TASK DIRECTIONS: Keep only the lines of the data below that contain "materials", and copy them.

━━━━━━━━━━

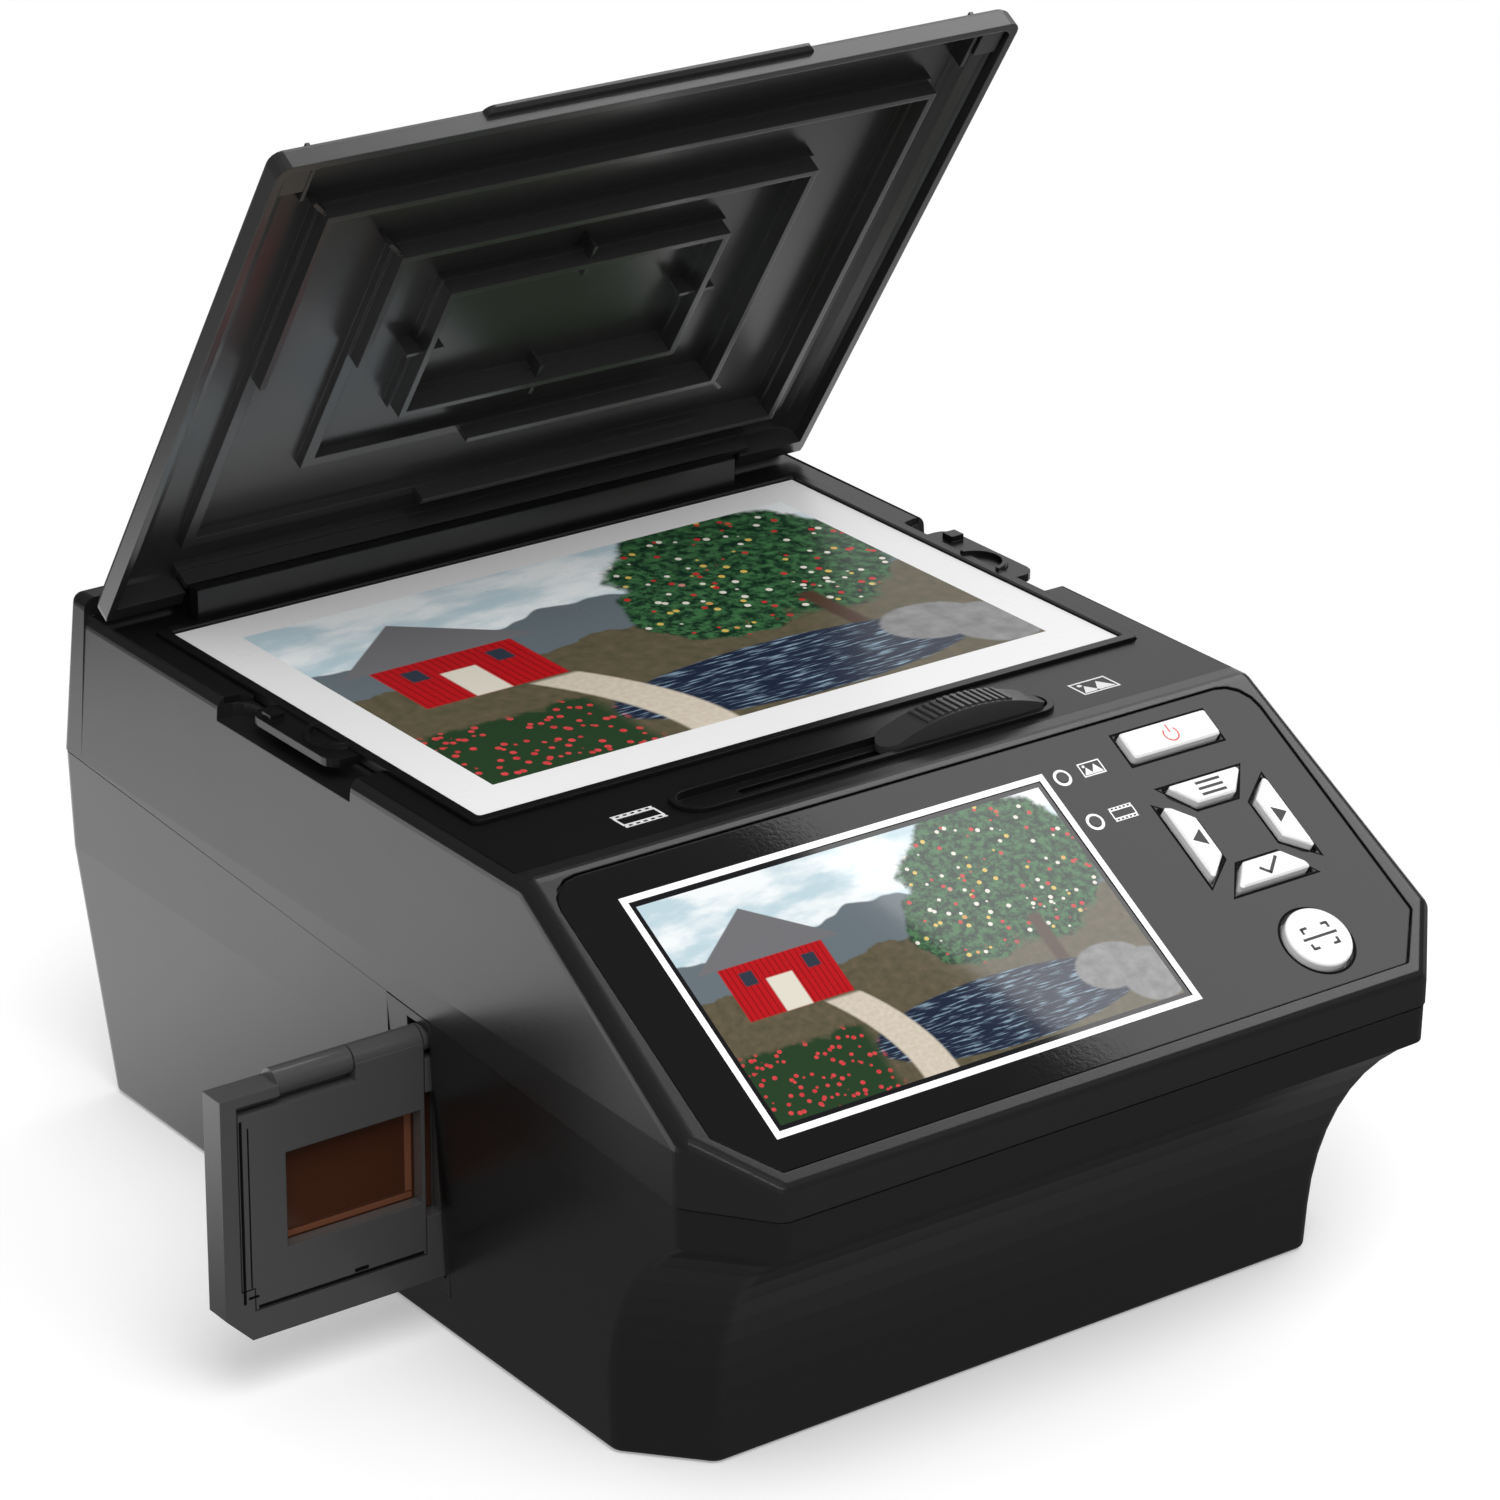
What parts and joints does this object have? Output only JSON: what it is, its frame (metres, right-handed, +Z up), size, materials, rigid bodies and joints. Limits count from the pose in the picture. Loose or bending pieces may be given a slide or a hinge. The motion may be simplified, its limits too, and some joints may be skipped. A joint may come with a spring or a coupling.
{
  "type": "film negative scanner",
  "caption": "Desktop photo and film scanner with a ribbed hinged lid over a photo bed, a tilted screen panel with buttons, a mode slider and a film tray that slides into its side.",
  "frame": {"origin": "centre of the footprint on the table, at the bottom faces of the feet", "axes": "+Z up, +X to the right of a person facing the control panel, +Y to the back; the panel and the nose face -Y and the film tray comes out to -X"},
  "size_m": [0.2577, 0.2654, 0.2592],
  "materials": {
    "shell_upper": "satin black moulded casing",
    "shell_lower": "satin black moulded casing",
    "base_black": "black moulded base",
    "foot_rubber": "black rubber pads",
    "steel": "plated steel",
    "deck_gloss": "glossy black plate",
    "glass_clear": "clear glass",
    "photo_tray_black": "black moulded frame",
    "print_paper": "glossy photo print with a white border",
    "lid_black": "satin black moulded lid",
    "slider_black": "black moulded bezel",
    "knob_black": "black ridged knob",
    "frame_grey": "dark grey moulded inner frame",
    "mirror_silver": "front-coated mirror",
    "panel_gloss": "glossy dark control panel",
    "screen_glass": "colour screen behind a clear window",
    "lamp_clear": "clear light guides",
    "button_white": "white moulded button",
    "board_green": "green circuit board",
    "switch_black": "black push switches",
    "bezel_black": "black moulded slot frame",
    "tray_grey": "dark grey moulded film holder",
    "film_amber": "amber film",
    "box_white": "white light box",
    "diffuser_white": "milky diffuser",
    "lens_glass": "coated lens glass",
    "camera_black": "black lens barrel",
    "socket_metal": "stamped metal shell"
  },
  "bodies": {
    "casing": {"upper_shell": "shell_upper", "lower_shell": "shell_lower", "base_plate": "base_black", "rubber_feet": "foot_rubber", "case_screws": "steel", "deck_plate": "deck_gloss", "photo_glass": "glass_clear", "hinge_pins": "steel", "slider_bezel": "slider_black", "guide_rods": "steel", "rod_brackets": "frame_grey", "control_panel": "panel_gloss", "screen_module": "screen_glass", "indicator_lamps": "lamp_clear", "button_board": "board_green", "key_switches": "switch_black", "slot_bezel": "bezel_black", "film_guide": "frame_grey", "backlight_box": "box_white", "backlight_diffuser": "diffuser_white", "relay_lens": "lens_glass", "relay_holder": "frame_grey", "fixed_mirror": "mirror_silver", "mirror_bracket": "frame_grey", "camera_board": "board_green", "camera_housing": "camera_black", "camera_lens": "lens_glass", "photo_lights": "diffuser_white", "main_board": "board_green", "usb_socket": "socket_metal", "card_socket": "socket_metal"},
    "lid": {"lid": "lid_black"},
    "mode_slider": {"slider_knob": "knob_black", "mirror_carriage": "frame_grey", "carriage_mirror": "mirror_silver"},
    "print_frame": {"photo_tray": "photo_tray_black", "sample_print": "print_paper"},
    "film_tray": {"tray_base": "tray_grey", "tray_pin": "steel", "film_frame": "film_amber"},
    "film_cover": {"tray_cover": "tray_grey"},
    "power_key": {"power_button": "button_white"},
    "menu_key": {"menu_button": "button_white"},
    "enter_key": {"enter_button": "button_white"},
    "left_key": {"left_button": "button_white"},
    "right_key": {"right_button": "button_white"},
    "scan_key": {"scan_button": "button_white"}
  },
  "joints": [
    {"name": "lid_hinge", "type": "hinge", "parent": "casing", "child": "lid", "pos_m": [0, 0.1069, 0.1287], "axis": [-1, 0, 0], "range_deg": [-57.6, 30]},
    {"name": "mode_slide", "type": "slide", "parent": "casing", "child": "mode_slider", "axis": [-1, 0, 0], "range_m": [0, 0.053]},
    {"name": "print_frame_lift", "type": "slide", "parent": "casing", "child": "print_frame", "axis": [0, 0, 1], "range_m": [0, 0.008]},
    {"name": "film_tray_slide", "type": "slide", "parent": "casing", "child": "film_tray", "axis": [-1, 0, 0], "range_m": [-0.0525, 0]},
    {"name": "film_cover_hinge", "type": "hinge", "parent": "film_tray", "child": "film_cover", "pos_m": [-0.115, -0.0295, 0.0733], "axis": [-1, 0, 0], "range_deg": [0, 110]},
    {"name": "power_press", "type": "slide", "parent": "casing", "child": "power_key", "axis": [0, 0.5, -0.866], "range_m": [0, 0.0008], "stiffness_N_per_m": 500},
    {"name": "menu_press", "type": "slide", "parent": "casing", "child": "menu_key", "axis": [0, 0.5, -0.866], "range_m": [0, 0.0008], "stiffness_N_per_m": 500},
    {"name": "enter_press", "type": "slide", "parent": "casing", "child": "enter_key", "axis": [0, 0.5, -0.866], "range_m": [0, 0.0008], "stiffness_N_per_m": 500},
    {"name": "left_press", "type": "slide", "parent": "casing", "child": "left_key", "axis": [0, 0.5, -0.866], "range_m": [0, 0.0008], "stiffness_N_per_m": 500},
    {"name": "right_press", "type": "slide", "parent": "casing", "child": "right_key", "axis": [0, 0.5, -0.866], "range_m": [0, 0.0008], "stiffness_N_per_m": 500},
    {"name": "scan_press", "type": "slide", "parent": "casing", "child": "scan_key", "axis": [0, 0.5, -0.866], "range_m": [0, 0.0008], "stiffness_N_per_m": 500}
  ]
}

━━━━━━━━━━

FINISHED EXERCISE:
What parts and joints does this object have? Output only JSON: what it is, its frame (metres, right-handed, +Z up), size, materials, rigid bodies and joints. Limits count from the pose in the picture. Loose or bending pieces may be given a slide or a hinge. The motion may be simplified, its limits too, and some joints may be skipped. A joint may come with a spring or a coupling.
  "materials": {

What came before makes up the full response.